Even before announcing a presidential campaign, Florida Gov. Ron DeSantis earned the nickname “DeSanctimonious” from rival candidate Donald Trump.
Now, even the governor’s own advisers are expressing concerns about the governor’s humorless appearance… but DeSantis is pushing back.
“He just needs to chill out a bit and be less stiff,” one insider reportedly told The Daily Mail Sunday. “He always looks awkward and needs to get out and meet more people.”
A senior campaign staffer added, “If his wife is a former TV reporter and she can’t teach him, who can?”
A third insider said that they had to instruct the Florida governor on “when to smile.”
Trmp’s campaign seized the opportunity to attack DeSantis as robotic.
“Ron DeSanctimonious’s fundamental problem is that he doesn’t like people. That’s a real challenge when you’re running for president,” Trump campaign staffer Jason Miller told the Mail. “And there’s no way to turn it around because you can’t coach personality.”
Take a look —
The video of Ron fake laughing is even stranger than the picture. Watch how fast he transitions from fake laughing to serious face.
Wtf is wrong with Ron DeSantis?!!
— Alex Bruesewitz 🇺🇸 (@alexbruesewitz) May 13, 2023
The governor just wrapped up his first tour of early-voting states as a presidential candidate on Friday where he was clearly trying to win votes with a warm personality.
At the time, he was making a whirlwind tour with stops in Iowa and New Hampshire, before a stop in Bluffton, South Carolina, on Friday.
The crowd in South Carolina greeted DeSantis with chants of “Ron!” at his first campaign event. DeSantis pointed out his wife Casey’s ties to the state, noting she was as a graduate of the College of Charleston and her parents used to live in Mount Pleasant.
After his remarks, his wife joined him for a more lighthearted chat. Seated near each other with a large U.S. flag as a backdrop, they discussed the challenges of raising three young children in the Florida governor’s mansion. Casey DeSantis said she has become expert in getting slime out of carpets and marker ink off expensive furniture, and they talked about the governor taking his jetlagged son to get something to eat in the middle of the night after returning from an overseas trade mission.
“These are just the things that we do as parents,” DeSantis said.
The couple welcomed questions from the audience while they were onstage. DeSantis to recalled meeting his future wife while hitting golf balls at a driving range when he was in the U.S. Navy.
“We had some great times coming up here. We spent a lot of time in the Lowcountry over the years,” he said.
After he spoke, he made his way through voters eager to meet him, including a mother of five whose husband serves in the U.S. Marines as an infantryman and is stationed on nearby Parris Island.
“People don’t appreciate that it’s a family effort,” DeSantis told Lupi Tupou, as she stood by with her young son, Israel. “Particularly for wives with kids, it’s really, really tough.”

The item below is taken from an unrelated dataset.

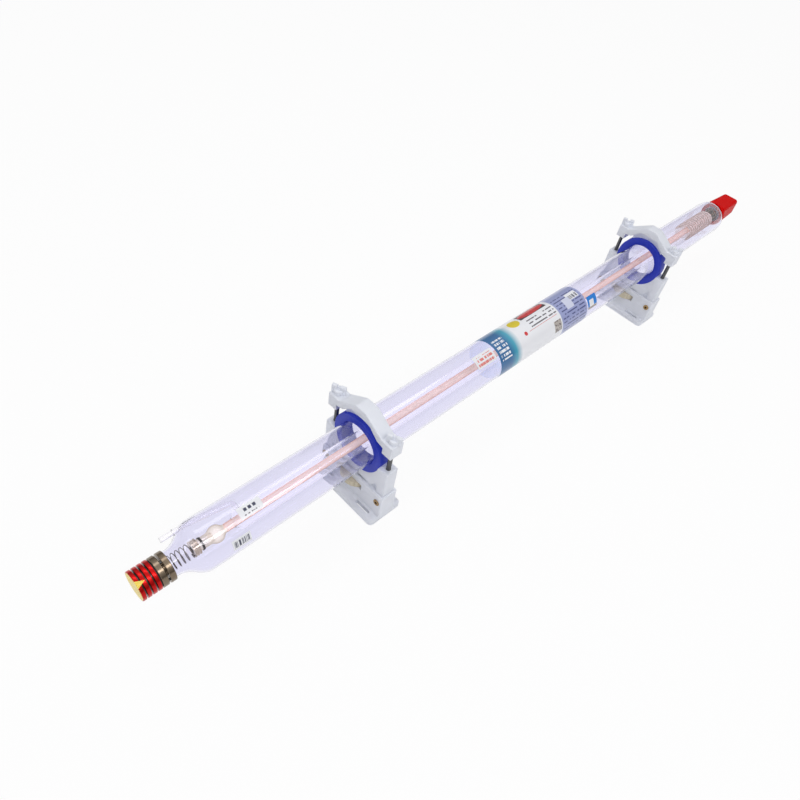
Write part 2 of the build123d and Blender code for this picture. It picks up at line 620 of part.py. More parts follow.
def saddle():
    """Moulded saddle: two pillars, a cradle for the rubber ring and two guide legs."""
    top = AXIS_HEIGHT + PILLAR_TOP
    body = Pos(0, 0, LEG_FLOOR) * Box(SADDLE_DEPTH, SADDLE_WIDTH, top - LEG_FLOOR, align=BOTTOM)
    body = fillet(body.edges().filter_by(Axis.Z), 1.5)
    between = SADDLE_WIDTH - 2 * LEG_WIDTH
    body -= Pos(0, 0, LEG_FLOOR) * Box(SADDLE_DEPTH, between, WEB_BOTTOM - LEG_FLOOR, align=BOTTOM)
    body -= Pos(0, 0, AXIS_HEIGHT) * Rot(0, 90, 0) * Cylinder(CRADLE_RADIUS, SADDLE_DEPTH)
    body -= Pos(0, 0, WEB_BOTTOM) * Cylinder(SCREW_RADIUS + SEAT_GAP, SCREW_SEAT, align=BOTTOM)
    half = SADDLE_DEPTH / 2
    for side in (-1, 1):
        body -= Pos(0, side * BOLT_OFFSET, top - BOLT_ENGAGED) * Cylinder(
            BOLT_RADIUS + RUNNING_GAP, BOLT_ENGAGED, align=BOTTOM)
        for face in (-1, 1):
            low = HOUSING_HEIGHT - POCKET_LAP
            corner = side * (POCKET_MIDDLE - POCKET_WIDTH / 2)
            peak = side * (POCKET_MIDDLE + POCKET_WIDTH / 2)
            notch = Plane.YZ.offset(face * half) * make_face(
                Polyline((corner, low), (peak, low), (peak, low + POCKET_HEIGHT),
                         (peak - side * POCKET_TIP, low + POCKET_HEIGHT), close=True))
            body -= extrude(notch, -face * POCKET_DEPTH)
            relief = Pos(face * (half - RELIEF_DEPTH / 2), side * RELIEF_MIDDLE, WEB_BOTTOM)
            body -= relief * Box(RELIEF_DEPTH, RELIEF_WIDTH, RELIEF_HEIGHT, align=BOTTOM)
    return body


def rubber_ring():
    """Soft ring between the glass and the clamp."""
    ring = sleeve(-RING_DEPTH / 2, RING_DEPTH / 2, RING_RADIUS, JACKET_RADIUS + SEAT_GAP)
    return Pos(0, 0, AXIS_HEIGHT) * ring


def yoke():
    """Moulded clamp over the ring: two flat ends, an arch and a pressing rib inside."""
    right = [(YOKE_CROWN_HALF, YOKE_CROWN), YOKE_SHOULDER, (YOKE_ARCH_HALF, YOKE_TOP)]
    outer = [(-y, z) for y, z in reversed(right)] + right
    crown = FilletPolyline((-YOKE_HALF, YOKE_TOP), *outer, (YOKE_HALF, YOKE_TOP),
                           radius=YOKE_ROUNDS + YOKE_ROUNDS[::-1])
    inner = [(YOKE_HALF, YOKE_TOP), (YOKE_HALF, YOKE_UNDER), (RING_RADIUS, YOKE_UNDER), *YOKE_INSIDE,
             (YOKE_INNER_HALF, YOKE_INNER_CROWN)]
    under = Polyline(*inner, *[(-y, z) for y, z in reversed(inner)])
    section = Plane.YZ * make_face(Wire([*crown.edges(), *under.edges()]))
    arch = extrude(section, YOKE_DEPTH / 2, both=True)
    arch = chamfer(arch.faces().filter_by(Axis.X).edges(), YOKE_EDGE)
    chord = Line((YOKE_HALF, YOKE_TOP), (-YOKE_HALF, YOKE_TOP))
    filled = extrude(Plane.YZ * make_face(Wire([*crown.edges(), chord])), RIB_DEPTH / 2, both=True)
    core = Pos(0, 0, RIB_FLOOR) * Box(RIB_DEPTH, 2 * RIB_HALF, YOKE_TOP - RIB_FLOOR, align=BOTTOM)
    body = arch + filled + core
    body -= Rot(0, 90, 0) * Cylinder(CRADLE_RADIUS, YOKE_DEPTH)
    for side in (-1, 1):
        body -= Pos(0, side * BOLT_OFFSET, 0) * Cylinder(
            BOLT_RADIUS + BOLT_CLEARANCE, YOKE_CROWN, align=BOTTOM)
        body -= Pos(0, side * BOLT_OFFSET, YOKE_TOP) * Cylinder(SCOOP_RADIUS, YOKE_CROWN, align=BOTTOM)
    return Pos(0, 0, AXIS_HEIGHT) * body


def clamp_bolt():
    """Steel stud of a clamp knob, screwed down through the yoke into the pillar."""
    low = AXIS_HEIGHT + PILLAR_TOP - BOLT_ENGAGED + BOLT_TAIL_GAP
    bolt = Cylinder(BOLT_RADIUS, KNOB_BOTTOM + KNOB_SOCKET - low, align=BOTTOM)
    bolt = chamfer(bolt.edges().sort_by(Axis.Z)[0], 0.8)
    return Pos(0, 0, low) * bolt


def clamp_knob():
    """Moulded wing knob: a round boss with two wings and a dished top."""
    boss = Cylinder(KNOB_RADIUS, KNOB_HEIGHT, align=BOTTOM)
    wings = Box(WING_THICK, WING_SPAN, WING_HEIGHT, align=BOTTOM) & Cylinder(
        WING_SPAN / 2, WING_HEIGHT, align=BOTTOM)
    wings = fillet(wings.faces().sort_by(Axis.Z)[-1].edges(), 1.5)
    wings -= Pos(0, 0, KNOB_HEIGHT + WING_DISH) * Rot(90, 0, 90) * Cylinder(WING_DISH, WING_THICK)
    knob = fillet(boss.edges().sort_by(Axis.Z)[-1], 1.5) + wings
    knob -= Cylinder(BOLT_RADIUS + SEAT_GAP, KNOB_SOCKET, align=BOTTOM)
    return Pos(0, 0, KNOB_BOTTOM) * Rot(0, 0, WING_TURN) * knob


# ---------------------------------------------------------------- all the pieces
def tube_pieces():
    """Every piece of the laser tube itself, by node name."""
    stickers = {
        "mark_sticker": MARK_STICKER,
        "outlet_sticker": OUTLET_STICKER,
        "serial_sticker": SERIAL_STICKER,
        "band_sticker": BAND_STICKER,
    }
    pieces = {
        "outer_jacket": outer_jacket(),
        "water_jacket": water_jacket(),
        "discharge_tube": discharge_tube(),
        "electrode_flask": electrode_flask(),
        "gas_return_coil": gas_return_coil(),
        "gas_return_tube": gas_return_tube(),
        "finned_heat_sink": finned_heat_sink(),
        "output_mirror": mirror_disc(FIN_LENGTH - MIRROR_THICK, MIRROR_THICK),
        "head_spacer": head_spacer(),
        "front_head_mount": head_mount(HEAD_START, HEAD_RADIUS, NECK_RADIUS, True),
        "front_adjusting_screws": adjusting_screws(HEAD_START, HEAD_RADIUS),
        "aperture_sticker": aperture_sticker(),
        "rear_head_mount": head_mount(REAR_HEAD_START, REAR_HEAD_RADIUS, REAR_NECK_RADIUS, False),
        "rear_adjusting_screws": adjusting_screws(REAR_HEAD_START, REAR_HEAD_RADIUS),
        "rear_mirror": mirror_disc(REAR_HEAD_END, MIRROR_THICK),
        "mirror_retainer": mirror_retainer(),
        "anode_pin": anode_pin(),
        "rear_cover": rear_cover(),
        "cathode_spring": cathode_spring(),
        "electrode_cup": electrode_cup(),
        "electrode_band": electrode_band(),
        "cathode_cylinder": cathode_cylinder(),
        "main_label": wrap_label(*MAIN_LABEL),
    }
    for node, nozzle in NOZZLES.items():
        pieces[node] = water_nozzle(*nozzle)
    for node, place in stickers.items():
        pieces[node] = wrap_label(*place)
    return {node: TUBE_PLACE * shape for node, shape in pieces.items()}


def mount_pieces(end, station):
    """Every piece of one mount, by node name."""
    place = Pos(station - TUBE_MIDDLE, 0, 0)
    pieces = {
        f"{end}_base": mount_base(),
        f"{end}_lock_screws": lock_screws(),
        f"{end}_height_wheel": height_wheel(),
        f"{end}_height_screw": height_screw(),
        f"{end}_saddle": saddle(),
        f"{end}_rubber_ring": rubber_ring(),
        f"{end}_yoke": yoke(),
    }
    for side, offset in (("right", -BOLT_OFFSET), ("left", BOLT_OFFSET)):
        pieces[f"{end}_{side}_clamp_bolt"] = Pos(0, offset, 0) * clamp_bolt()
        pieces[f"{end}_{side}_clamp_knob"] = Pos(0, offset, 0) * clamp_knob()
    return {node: place * shape for node, shape in pieces.items()}


def main():
    pieces = tube_pieces()
    for end, station in MOUNT_STATIONS.items():
        pieces.update(mount_pieces(end, station))
    for node, shape in pieces.items():
        save(shape, node)


main()
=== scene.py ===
"""Sealed glass laser tube on two clamp mounts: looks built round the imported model.

Lengths are in metres in the model's own frame: the tube runs along X with the
output head at -X, Z is up and the feet stand on Z = 0. A station is the
distance from the front face of the output head along the tube.
"""
from math import cos, pi, radians, sin

import bpy
from mathutils import Matrix, Vector


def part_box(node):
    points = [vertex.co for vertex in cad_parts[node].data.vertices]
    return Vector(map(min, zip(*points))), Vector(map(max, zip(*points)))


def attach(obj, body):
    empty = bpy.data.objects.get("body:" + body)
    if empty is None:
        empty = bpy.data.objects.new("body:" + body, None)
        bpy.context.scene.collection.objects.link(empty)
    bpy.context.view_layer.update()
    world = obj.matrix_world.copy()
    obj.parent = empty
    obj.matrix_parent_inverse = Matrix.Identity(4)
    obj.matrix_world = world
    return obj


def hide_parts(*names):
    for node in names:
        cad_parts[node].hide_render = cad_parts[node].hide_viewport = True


bl_info = {
    "name": "Glass Laser Tube",
    "version": (1, 0, 0),
    "blender": (4, 5, 0),
    "location": "View3D > Sidebar > Laser Tube",
    "description": "Builds the glass, metal, plastic and printed films of a sealed laser tube",
    "category": "Object",
}

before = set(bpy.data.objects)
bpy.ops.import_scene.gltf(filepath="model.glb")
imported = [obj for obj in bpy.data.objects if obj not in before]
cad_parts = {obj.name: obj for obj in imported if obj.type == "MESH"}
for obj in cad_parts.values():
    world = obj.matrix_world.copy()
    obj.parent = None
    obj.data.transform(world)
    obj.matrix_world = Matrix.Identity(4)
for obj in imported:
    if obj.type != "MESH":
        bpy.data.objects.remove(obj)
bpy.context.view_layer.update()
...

DeSantis served as a Navy Judge Advocate General officer in Iraq and the Guantanamo Bay detention camp.
Later, after getting an emotional hug and taking a photo with DeSantis, Tupou said in an interview that her husband, Aloha, had been in the military for nearly 19 years and she was supportive of DeSantis in part because she felt he understood her family’s commitment to the country.
“To hear a candidate running, that has served, I’m like, OK,” she said of DeSantis. “At least someone to have a decent understanding of what it is that we’re about. I’m like, you need to fight for the families.”
DeSantis, seen as Trump’s chief rival for the GOP presidential nomination next year, has started responding to Trump’s attacks more directly than he did for months previously, but still largely avoids mentioning him by name.
For example, DeSantis criticized Trump’s statement about the possibility of undoing President Joe Biden’s record in “six months.”
“Don’t let anyone tell you they can do this in 24 hours or six months or anything like that,” DeSantis said, without naming names. “This is going to be trench warfare. You’ve got to understand how to use the levers of power. We pledge to do that.”
Trump, as a former president, can serve for only four more years, whereas DeSantis would be able to serve for eight years.
The Horn editorial team and the Associated Press contributed to this article.